● DATA EXCERPTS:
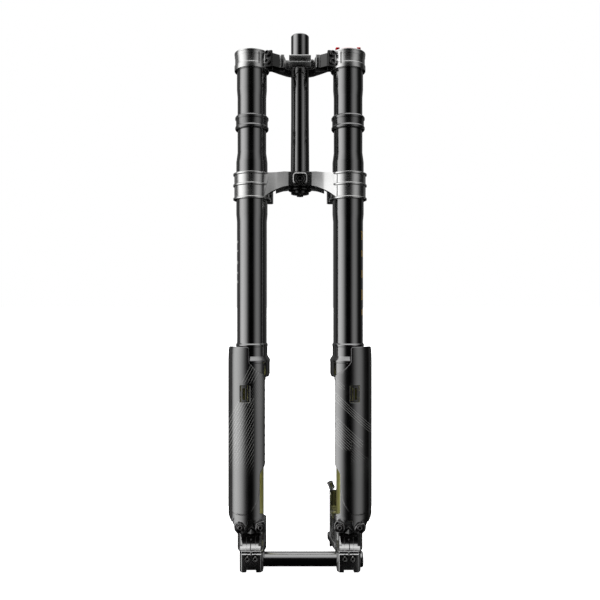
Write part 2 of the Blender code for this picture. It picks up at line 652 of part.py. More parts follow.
def make_brake_mount(dropout):
    """Two calliper posts on the back of a pocketed bracket behind the right leg, on its wheel side."""
    side_view = [(-14, -584), (-14, -556), (-8, -545), (-4, -539), (-4, -511), (-1, BRACKET_TOP)]
    side_view += [(14, BRACKET_TOP), (14, BRACKET_BOTTOM), (6, BRACKET_BOTTOM), (-2, -590)]
    web = prism("bracket_web", side_view, BRACKET_INNER, BRACKET_INNER + 1.9, plane="YZ")
    lower = [(BRACKET_INNER, -540), (50.5, -540), (59, -553.5), (59, -584), (52, -590), (BRACKET_INNER, -584)]
    foot = [(44, 8), (44, 0), (53, -44), (55.7, -44), (55.7, -34), (55.2, -20), (58, -8), (58, 0), (52, 8)]
    join(
        dropout,
        prism("bracket_lower", lower, -14, 2, plane="XZ"),
        prism("bracket_foot", foot, -583, -574),
        web,
        box("bracket_back", (BRACKET_INNER, 8, BRACKET_BOTTOM), (60, 14, BRACKET_TOP)),
        box("bracket_shelf", (BRACKET_INNER, -3, -540.5), (60, 10, -537.5)),
    )
    for index in range(2):
        level = UPPER_POST_Z - index * POST_SPACING
        outline = arc((POST_X, level), POST_RADIUS, 0, 360, 16)[:-1]
        join(dropout, prism(f"brake_post_{index}", outline, 11, POST_FACE_Y, plane="XZ"))
        cut(dropout, screw_hole(f"brake_post_hole_{index}", (POST_X, POST_FACE_Y, level), 2.6, 24))
    guide = [(0, 12), (4.4, 12), (5, 11), (5, 2), (4, 0), (0, 0)]
    place = (52.6, 11, BRACKET_TOP + 2.4)
    hose_guide = turned("hose_guide", guide, "black_rubber", place, segments=SMALL_SEGMENTS)
    hose_guide.rotation_euler = (0, math.radians(-23), 0)


def main():
    clear_scene()
    make_steerer()
    make_lower_crown()
    make_upper_crown()
    make_crown_screws()
    make_top_fittings()
    make_cartridge("left", SIDES["left"], "air_piston", "air_piston_rod", "air_cylinder", "air_seal_head")
    make_cartridge("right", SIDES["right"], "damper_piston", "damper_rod", "damper_body", "damper_seal_head")
    for word, side in SIDES.items():
        make_upper_leg(word, side)
        make_stanchion(word, side)
        dropout = make_dropout(word, side)
        if word == "right":
            make_brake_mount(dropout)
        make_guard(word, side)
    make_axle()
    make_rebound_knob()


main()
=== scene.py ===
"""Looks of the suspension fork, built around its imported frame.

Shapes are written in millimetres in the frame's own axes: +Z up the steerer, -Y the front, and the
left leg at -X. Leg shapes are drawn with u pointing away from the wheel, so one drawing serves both.
"""

import math

import bmesh
import bpy
from mathutils import Matrix, Vector
from mathutils.geometry import delaunay_2d_cdt


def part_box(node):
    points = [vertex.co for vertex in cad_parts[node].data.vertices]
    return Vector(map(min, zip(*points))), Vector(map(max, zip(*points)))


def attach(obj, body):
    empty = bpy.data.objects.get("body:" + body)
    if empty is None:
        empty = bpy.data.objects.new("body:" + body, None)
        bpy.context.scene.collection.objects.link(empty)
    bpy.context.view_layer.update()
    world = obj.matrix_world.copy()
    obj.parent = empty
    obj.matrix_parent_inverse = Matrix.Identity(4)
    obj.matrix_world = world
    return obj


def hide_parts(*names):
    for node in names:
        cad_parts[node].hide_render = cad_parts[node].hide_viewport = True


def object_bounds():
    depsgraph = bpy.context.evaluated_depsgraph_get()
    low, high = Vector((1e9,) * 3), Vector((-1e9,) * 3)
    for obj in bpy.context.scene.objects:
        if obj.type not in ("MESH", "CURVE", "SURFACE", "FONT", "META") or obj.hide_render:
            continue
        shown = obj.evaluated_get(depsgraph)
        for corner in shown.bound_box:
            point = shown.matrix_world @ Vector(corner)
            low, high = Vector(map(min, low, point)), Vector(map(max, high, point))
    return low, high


MM = 0.001
SIDES = {"left": -1, "right": 1}
UPPER = "upper_assembly"
LOWER = "lower_assembly"

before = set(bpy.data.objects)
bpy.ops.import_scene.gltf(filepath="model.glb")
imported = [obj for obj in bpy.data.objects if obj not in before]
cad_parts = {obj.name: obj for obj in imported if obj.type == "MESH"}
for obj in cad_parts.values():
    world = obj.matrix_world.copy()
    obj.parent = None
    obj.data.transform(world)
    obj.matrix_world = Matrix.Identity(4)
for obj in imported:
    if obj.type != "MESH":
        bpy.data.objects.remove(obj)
cad_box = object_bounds()


def centre(node):
    """The middle of a solid's box, in millimetres."""
    low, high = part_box(node)
    return (low + high) / 2 / MM


LEG = {word: (centre(f"{word}_outer_tube").x, centre(f"{word}_outer_tube").y) for word in SIDES}
LEG_X = LEG["right"][0]
LEG_Y = LEG["right"][1]


# Mesh tools -----------------------------------------------------------------------------------


def rounded(points, closed=True, steps=5):
    """Corners written (a, b, radius) become arcs; corners written (a, b) stay sharp."""
    result = []
    count = len(points)
    for index, point in enumerate(points):
        here = Vector(point[:2])
        radius = point[2] if len(point) > 2 else 0
        ends = not closed and index in (0, count - 1)
        if radius <= 0 or ends:
            result.append(tuple(here))
            continue
        before = Vector(points[index - 1][:2]) - here
        after = Vector(points[(index + 1) % count][:2]) - here
        angle = before.angle(after)
        reach = min(radius / math.tan(angle / 2), 0.49 * before.length, 0.49 * after.length)
        radius = reach * math.tan(angle / 2)
        start = here + before.normalized() * reach
        end = here + after.normalized() * reach
        middle = here + (before.normalized() + after.normalized()).normalized() * (radius / math.sin(angle / 2))
        turn = math.pi - angle
        total = max(2, round(steps * turn / (math.pi / 2)))
        first = start - middle
        sign = 1 if first.x * (end - middle).y - first.y * (end - middle).x > 0 else -1
        for step in range(total + 1):
            a = sign * turn * step / total
            spun = (
                first.x * math.cos(a) - first.y * math.sin(a),
                first.x * math.sin(a) + first.y * math.cos(a),
            )
            result.append((middle.x + spun[0], middle.y + spun[1]))
    return result


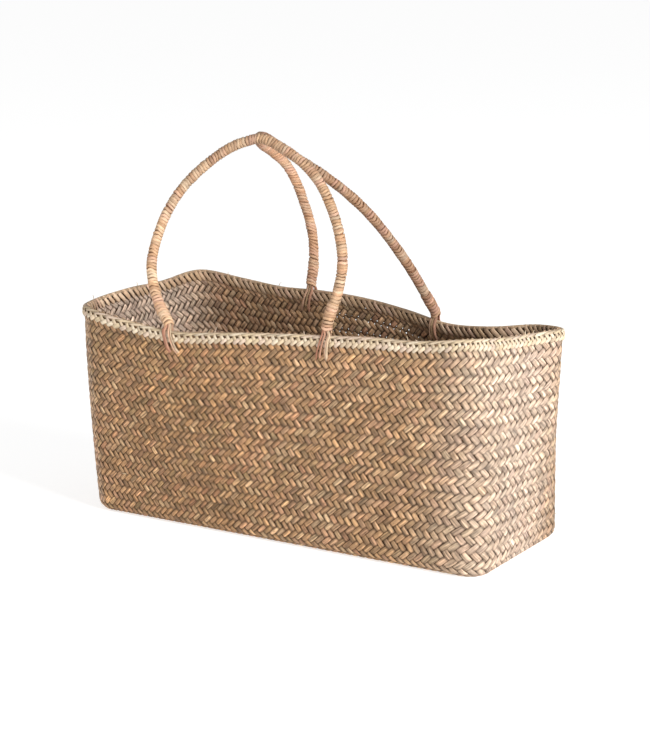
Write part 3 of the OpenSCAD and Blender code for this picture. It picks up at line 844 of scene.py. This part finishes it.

● WORK TO COMPLETE:
From the entries above, copy every line where the word "Vector" shows up.

● ANSWER TO THE TASK:
from mathutils import Matrix, Vector
    return Vector(map(min, zip(*points))), Vector(map(max, zip(*points)))
    low, high = Vector((1e9,) * 3), Vector((-1e9,) * 3)
            point = shown.matrix_world @ Vector(corner)
            low, high = Vector(map(min, low, point)), Vector(map(max, high, point))
        here = Vector(point[:2])
        before = Vector(points[index - 1][:2]) - here
        after = Vector(points[(index + 1) % count][:2]) - here